There are a number of other issues that I think were addressed in the proposed regs. We now have, the curative payment rules are laid out, how you cure a failure to pay prevailing wage, how you cure a failure to request apprentices, what the process is, the involvement of Department of Labor. There are wage determination rules. There’s the general wage determination, and there’s the supplemental wage determination rules. All of that is laid out in what are fairly detailed regulations.

I would say that there are still many areas that remain open, but some of the key issues do revolve around the apprenticeship rules and then also with respect to good faith, effort exception, and these curative payment provisions.

Marie Sapirie: So to conclude, what’s the next major piece of the implementation that we should expect?

Timothy L. Jacobs: So I think they’ve signaled that they’re — I think it’s called phase 2. So the assistant secretary, I believe, on September 8, 2023, said that they’re moving towards the manufacturing credits, and that’s 45X and 48C. And I’d also throw in there the clean hydrogen credit.
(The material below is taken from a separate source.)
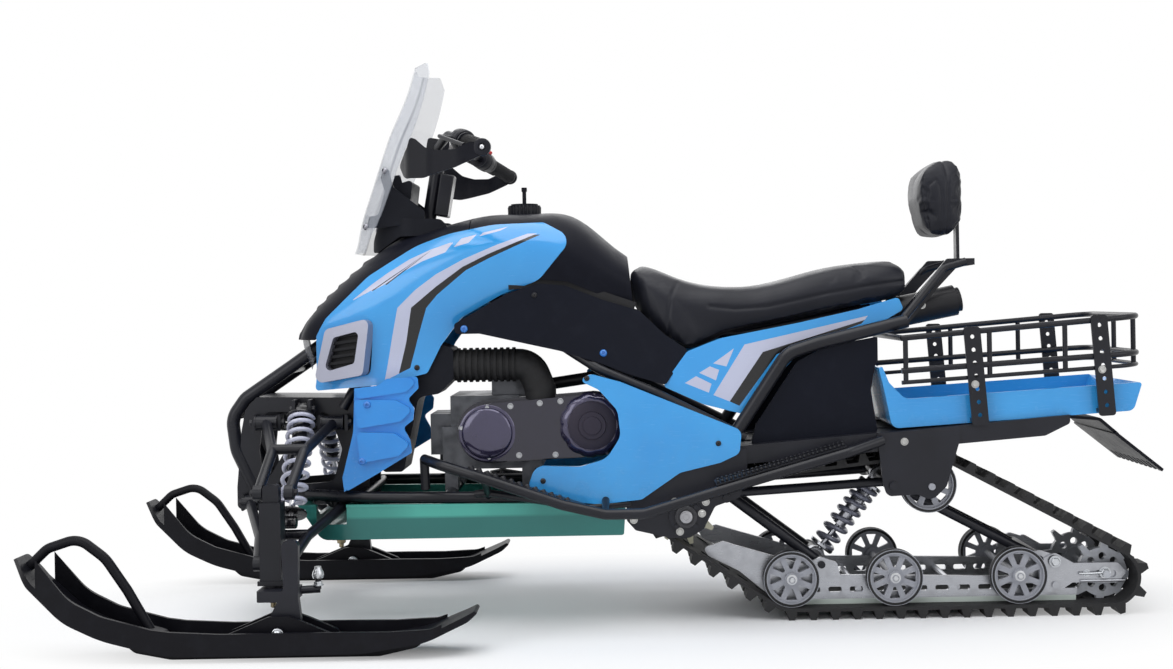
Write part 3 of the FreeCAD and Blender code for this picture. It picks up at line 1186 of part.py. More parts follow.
def make_screen():
    sections, fills = [], []
    for row in SCREEN:
        front, front_edges = screen_line(row, 0)
        back, back_edges = screen_line(row, size.screen_thickness)
        ends = [Part.LineSegment(front[-1], back[-1]).toShape(), Part.LineSegment(back[0], front[0]).toShape()]
        sections.append(Part.Wire(Part.__sortEdges__(front_edges + back_edges + ends)))
        left, right = V(cowl_rear_x, back[-1].y, row[0]), V(cowl_rear_x, back[0].y, row[0])
        closing = [Part.LineSegment(a, b).toShape() for a, b in ((back[-1], left), (left, right), (right, back[0]))]
        fills.append(Part.Wire(Part.__sortEdges__(back_edges + closing)))
    face = [V(700, -126, 880), V(700, -128, 940), V(700, -180, 1060), V(700, -180, 1290), V(700, -151, 1331),
            V(700, -126, 1362), V(700, 0, 1348), V(700, 126, 1362), V(700, 151, 1331), V(700, 180, 1290),
            V(700, 180, 1060), V(700, 128, 940), V(700, 126, 880)]
    trim = Part.Wire(rounded_edges(face, [6, 10, 40, 40, 16, 12, 60, 12, 16, 40, 40, 10, 6], True))
    clear = Part.makeLoft(sections, True, False).common(Part.Face(trim).extrude(V(-400, 0, 0)))
    return clear, Part.makeLoft(fills, True, False)


screen, screen_fill = make_screen()

# Dash: the visor round the column, the plates that carry the screen and the instrument pod
def make_dash():
    profile = [(593, 900, 8), (590, 930, 20), (566, 988, 16), (415, 981, 16), (393, 960, 10), (436, 941, 20),
               (517, 940, 20), (572, 905, 10)]
    wide = side_slab(profile, -106, 106)
    plan = [V(380, -104, 850), V(500, -104, 850), V(594, -60, 850), V(594, 60, 850), V(500, 104, 850), V(380, 104, 850)]
    inside = [V(370, -99, 850), V(498, -99, 850), V(589, -58, 850), V(589, 58, 850), V(498, 99, 850), V(370, 99, 850)]
    bends = [0, 80, 70, 70, 80, 0]
    outer = Part.Face(Part.Wire(rounded_edges(plan, bends, True))).extrude(V(0, 0, 200))
    inner = Part.Face(Part.Wire(rounded_edges(inside, bends, True))).extrude(V(0, 0, 200))
    visor = wide.common(outer).cut(inner)
    roof = side_slab([(566, 986), (560, 979), (470, 976), (468, 983)], -106, 106).common(outer)
    arms = side_slab([(454, 976, 6), (454, 1002, 10), (530, 1061, 8), (541, 1106, 6), (660, 1112), (660, 1092),
                      (562, 1088, 8), (551, 1050, 10), (569, 992, 12), (660, 984), (660, 962), (560, 962, 8)], 92, 98)
    arms = arms.common(screen_fill)
    brace = box(500, 512, -98, 98, 1012, 1024)
    pod = side_slab([(530, 1004, 10), (520, 1072, 12), (486, 1082, 8), (496, 1004, 10)], -70, 70)
    return together([visor, roof, arms, mirror(arms), brace, pod])


dash = make_dash()

# The pieces are seated on each other: what carries is left whole and what it carries is cut to it
rails = rails.cut(suspension)
frame = frame.cut(bulkhead).cut(brackets)
column_room = leaned(Part.makeCylinder(size.column_radius + 8, 500, column_foot - V(0, 0, 260), Z_AXIS))
hood_cover, dash = hood_cover.cut(column_room), dash.cut(column_room)
tunnel = tunnel.cut(frame)
fairing_stay = tube([(533, 66, 742), (533, 240, 742)], 6).common(shell_inside)
frame = together([frame, fairing_stay, mirror(fairing_stay)])
engine = engine.cut(frame)
footrest = main_piece(footrest.cut(frame).cut(brackets).cut(tunnel))
belly = belly.cut(frame).cut(pair(footrest))
footrests = pair(footrest)
lower_arms, upper_arms = pair(lower), pair(upper)
housings = pair(housing.cut(kingpin_bore).cut(lower).cut(upper))
lower_arms, upper_arms = lower_arms.cut(bulkhead), upper_arms.cut(bulkhead)
front_shocks = pair(front_shock.cut(bulkhead).cut(lower))
well_panels = pair(well_panel.cut(frame).cut(brackets).cut(footrest).cut(tunnel))
bumper = bumper.cut(bulkhead)
flap = flap.cut(tunnel)
duct = duct.cut(transmission)
backrest_frame = backrest_frame.cut(frame)
pad = pad.cut(backrest_frame)
silencer = silencer.cut(engine)
fender = main_piece(fender.cut(tunnel).cut(frame))
dash = dash.cut(hood_cover).cut(shell_inside)
seat = seat.cut(frame)
side_cover = side_cover.cut(frame)
tail_panel = tail_panel.cut(frame).cut(side_cover)
tray = tray.cut(tunnel)
rack = rack.cut(tray)

node("frame_tubes", frame)
node("front_bumper", bumper)
node("front_bulkhead", bulkhead)
node("belly_pan", belly)
node("tunnel", tunnel)
node("track_brackets", brackets)
node("track_sprockets", sprockets)
node("idler_wheels", wheels)
node("slide_rails", rails)
node("suspension_arms", suspension)
node("track_shock", track_damper)
node("track", track)
node("engine_block", engine)
node("transmission_case", transmission)
node("intake_duct", duct)
node("air_box", air_box)
node("oil_cooler", cooler)
node("hood_cover", hood_cover)
node("side_fairings", side_fairings)
node("tank_cover", tank_cover)
node("headlamps", lamp)
node("grille_frames", pair(grille_frame))
node("grille_inserts", pair(grille_insert))
node("lower_fairings", pair(lower_fairing))
node("side_covers", pair(side_cover))
node("fuel_cap", cap)
node("seat", seat)
node("tail_panels", pair(tail_panel))
node("inner_fenders", pair(fender))
node("foot_well_panels", well_panels)
node("footrests", footrests)
node("cargo_tray", tray)
node("cargo_rack", rack)
node("snow_flap", flap)
node("backrest_pad", pad)
node("backrest_frame", backrest_frame)
node("silencer", silencer)
node("windshield", screen)
node("dash_pod", dash)
node("lower_arms", lower_arms)
node("upper_arms", upper_arms)
node("front_shocks", front_shocks)
node("spindle_housings", housings)
node("handlebar", handlebar)
node("hand_guards", pair(guard))
node("knuckle_left", knuckle)
node("knuckle_right", mirror(knuckle))
node("ski_left", ski)
node("ski_right", mirror(ski))
node("ski_loop_left", ski_loop)
node("ski_loop_right", mirror(ski_loop))


# Checks on every object, then one STEP file for each node
def check_document():
    doc.recompute()
    for item in doc.Objects:
        bad = [state for state in item.State if state in ("Invalid", "Error")]
        if bad:
            raise RuntimeError(f"{item.Label} is {bad}")
    for item in made:
        if item.Shape.isNull() or not item.Shape.isValid() or not item.Shape.Solids:
            raise RuntimeError(f"{item.Label} has no valid solid")


def write_steps():
    os.makedirs("parts", exist_ok=True)
    for item in made:
        item.Shape.exportStep(f"parts/{item.Label}.step")


check_document()
write_steps()
doc.saveAs("part.FCStd")
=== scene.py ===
"""Looks of a utility snowmobile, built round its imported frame: paint, plastics, rubber, springs, seat and stage.

Every piece is in metres in the frame of the part: +X forward, +Y to the rider's left, +Z up, ground at zero.
"""
import math

import bmesh
import bpy
import numpy as np
from mathutils import Matrix, Vector


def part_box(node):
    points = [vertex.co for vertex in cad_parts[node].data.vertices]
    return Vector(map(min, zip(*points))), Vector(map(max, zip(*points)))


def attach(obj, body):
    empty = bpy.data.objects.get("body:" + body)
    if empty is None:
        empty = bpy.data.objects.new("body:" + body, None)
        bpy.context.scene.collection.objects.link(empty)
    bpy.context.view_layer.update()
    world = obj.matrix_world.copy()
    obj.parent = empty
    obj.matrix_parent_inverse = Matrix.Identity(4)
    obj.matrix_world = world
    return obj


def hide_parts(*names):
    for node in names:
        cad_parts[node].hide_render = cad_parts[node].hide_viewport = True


bl_info = {
    "name": "Utility snowmobile looks",
    "version": (1, 0, 0),
    "blender": (4, 5, 0),
    "location": "3D View > Sidebar > Snowmobile",
    "description": "Dresses a utility snowmobile: paint, plastics, rubber, springs, seat and a plain studio stage",
    "category": "Object",
}

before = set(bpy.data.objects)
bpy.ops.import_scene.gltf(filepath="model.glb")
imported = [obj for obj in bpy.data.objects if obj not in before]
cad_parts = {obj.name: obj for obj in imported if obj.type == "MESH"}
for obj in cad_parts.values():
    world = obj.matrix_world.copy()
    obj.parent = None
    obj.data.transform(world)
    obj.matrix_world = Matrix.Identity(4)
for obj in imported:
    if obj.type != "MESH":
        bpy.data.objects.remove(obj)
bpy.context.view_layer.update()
CHASSIS, STEERING = "chassis", "steering"

SMOOTH_BELOW = math.radians(35.0)  # edges bent more than this are shaded sharp
BOLT_SINK = 0.0003  # how deep a bolt head stands in its panel, in metres
COIL_STEPS = 22  # sections in each turn of a spring
COIL_TIGHT = 0.45  # how much slower a spring rises at its start
CLOTH_FRAMES, CLOTH_PRESSURE = 20, 4.0  # how long and how hard a pad is blown up


# Numbers and colours

def mm(*numbers):
    """Millimetres as an array of metres."""
    return np.array(numbers, float) / 1000.0


def seen(red, green, blue):
    """The linear colour of a display colour given as 0 to 255."""
    part = np.array([red, green, blue]) / 255.0
    linear = np.where(part <= 0.04045, part / 12.92, ((part + 0.055) / 1.055) ** 2.4)
    return (*linear.tolist(), 1.0)


def unit(vectors):
    """Each vector divided by its own length."""
    vectors = np.asarray(vectors, float)
    return vectors / np.maximum(np.linalg.norm(vectors, axis=-1, keepdims=True), 1e-12)


# Shader maths

class Value:
    """A number on a shader socket, on which maths is written as an expression."""

    def __init__(self, finish, socket):
        self.finish, self.socket = finish, socket

    def maths(self, operation, first, second):
        return self.finish.node("ShaderNodeMath", {"operation": operation}, {0: first, 1: second})

    def __add__(self, other):
        return self.maths("ADD", self, other)

    def __radd__(self, other):
        return self.maths("ADD", other, self)

    def __sub__(self, other):
        return self.maths("SUBTRACT", self, other)

    def __rsub__(self, other):
        return self.maths("SUBTRACT", other, self)

    def __mul__(self, other):
        return self.maths("MULTIPLY", self, other)

    def __rmul__(self, other):
        return self.maths("MULTIPLY", other, self)

    def __gt__(self, other):
        return self.maths("GREATER_THAN", self, other)

    def __lt__(self, other):
        return self.maths("LESS_THAN", self, other)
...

Those are the three items that I’m looking for. It’s 45X, 48C, and 45B. 48C, the guidance is already out, but the process of allocation is ongoing right now. 45X I think we’re going to see proposed regulations very soon.

And in 45B, I believe we will see clean hydrogen; we will see guidance towards the end of this year. I think the other major question is, as I said before, is Treasury going to act on domestic content quickly? And as I said, I think it is actually imperative that Treasury move quickly to either issue an updated notice of intent, in particular with respect to technologies that are not listed in the tables that they included in Notice 2023-38, or they don’t actually issue the proposed rule or regulations. We would hope that they do that very quickly on domestic content.

Marie Sapirie: Well, thank you for joining the podcast today.

Timothy L. Jacobs: All right, thank you.